◆ Given task
Give back all the data exactly, line by line.

◆ Raw data
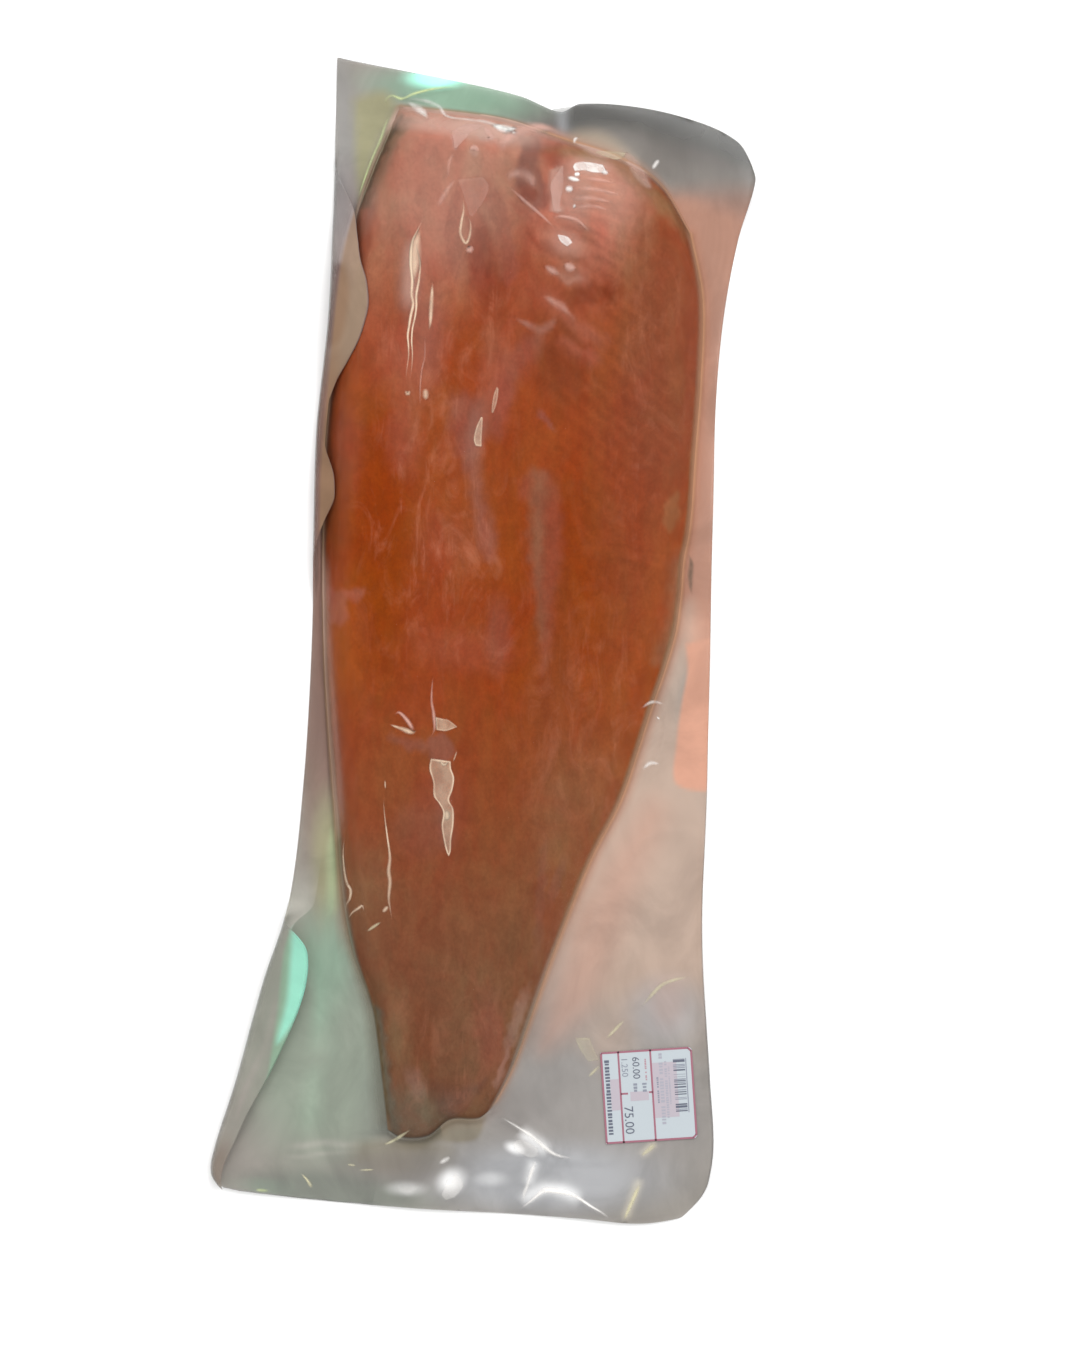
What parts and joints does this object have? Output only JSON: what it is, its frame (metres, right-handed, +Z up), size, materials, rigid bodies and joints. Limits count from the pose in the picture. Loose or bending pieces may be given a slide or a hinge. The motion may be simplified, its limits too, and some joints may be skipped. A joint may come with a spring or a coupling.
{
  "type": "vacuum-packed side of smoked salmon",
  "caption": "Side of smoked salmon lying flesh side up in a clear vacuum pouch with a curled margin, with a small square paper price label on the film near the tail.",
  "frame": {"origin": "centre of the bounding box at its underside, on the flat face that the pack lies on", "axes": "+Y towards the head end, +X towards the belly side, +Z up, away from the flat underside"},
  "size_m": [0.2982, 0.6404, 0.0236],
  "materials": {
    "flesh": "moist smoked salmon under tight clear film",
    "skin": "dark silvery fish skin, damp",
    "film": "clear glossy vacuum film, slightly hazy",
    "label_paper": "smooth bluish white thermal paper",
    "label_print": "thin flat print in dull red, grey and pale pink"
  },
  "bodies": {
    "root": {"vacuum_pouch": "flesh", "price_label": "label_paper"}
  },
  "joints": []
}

◆ Response
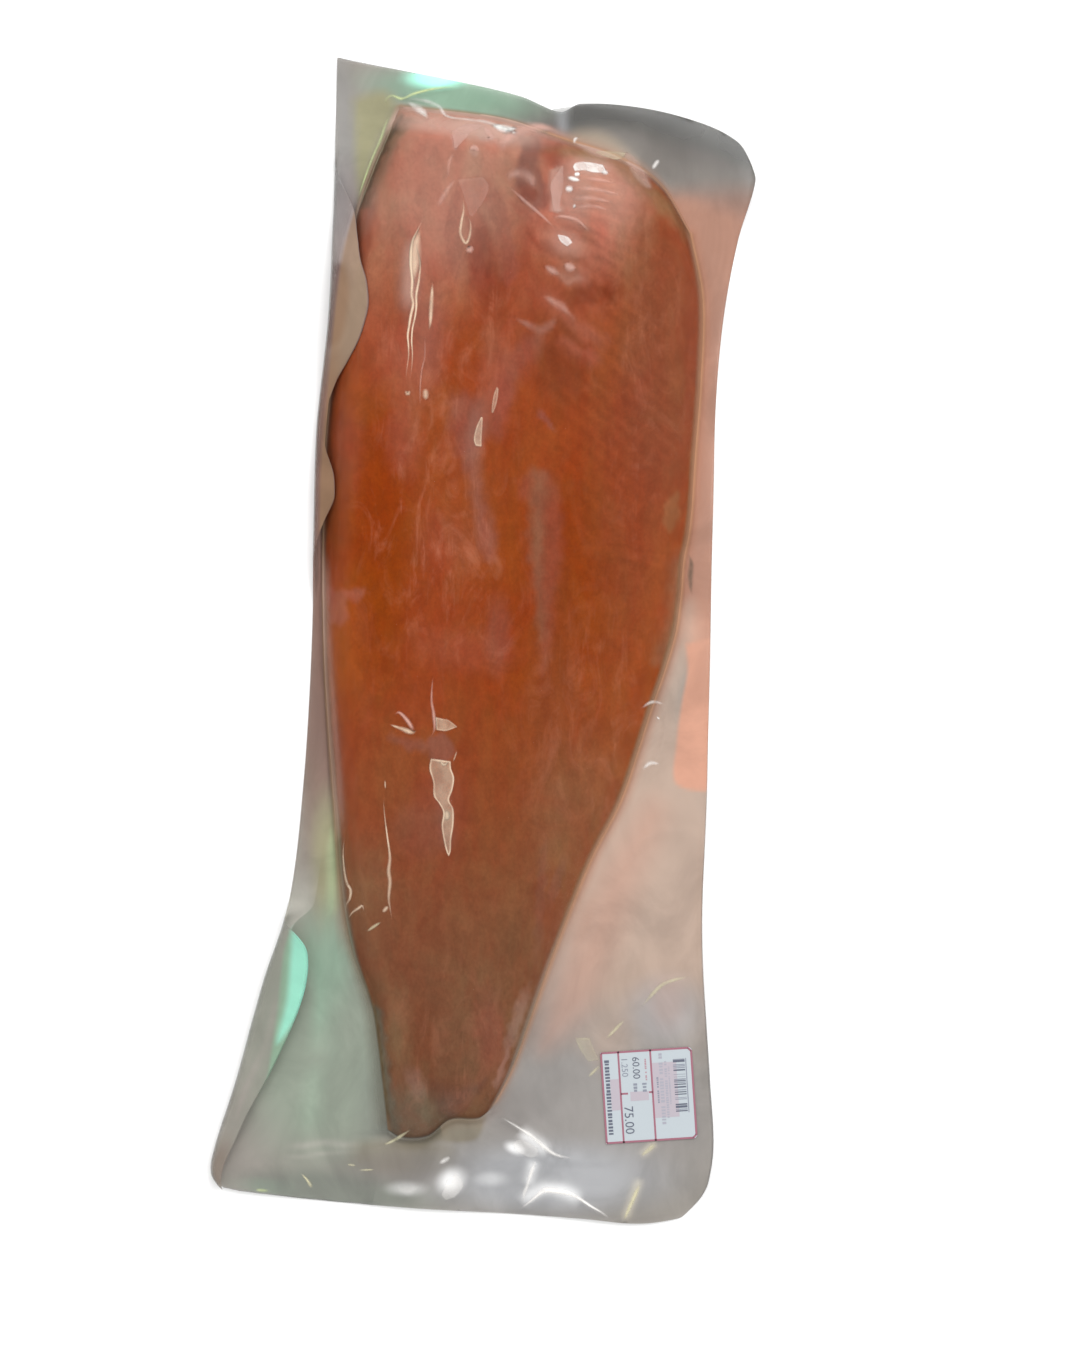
What parts and joints does this object have? Output only JSON: what it is, its frame (metres, right-handed, +Z up), size, materials, rigid bodies and joints. Limits count from the pose in the picture. Loose or bending pieces may be given a slide or a hinge. The motion may be simplified, its limits too, and some joints may be skipped. A joint may come with a spring or a coupling.
{
  "type": "vacuum-packed side of smoked salmon",
  "caption": "Side of smoked salmon lying flesh side up in a clear vacuum pouch with a curled margin, with a small square paper price label on the film near the tail.",
  "frame": {"origin": "centre of the bounding box at its underside, on the flat face that the pack lies on", "axes": "+Y towards the head end, +X towards the belly side, +Z up, away from the flat underside"},
  "size_m": [0.2982, 0.6404, 0.0236],
  "materials": {
    "flesh": "moist smoked salmon under tight clear film",
    "skin": "dark silvery fish skin, damp",
    "film": "clear glossy vacuum film, slightly hazy",
    "label_paper": "smooth bluish white thermal paper",
    "label_print": "thin flat print in dull red, grey and pale pink"
  },
  "bodies": {
    "root": {"vacuum_pouch": "flesh", "price_label": "label_paper"}
  },
  "joints": []
}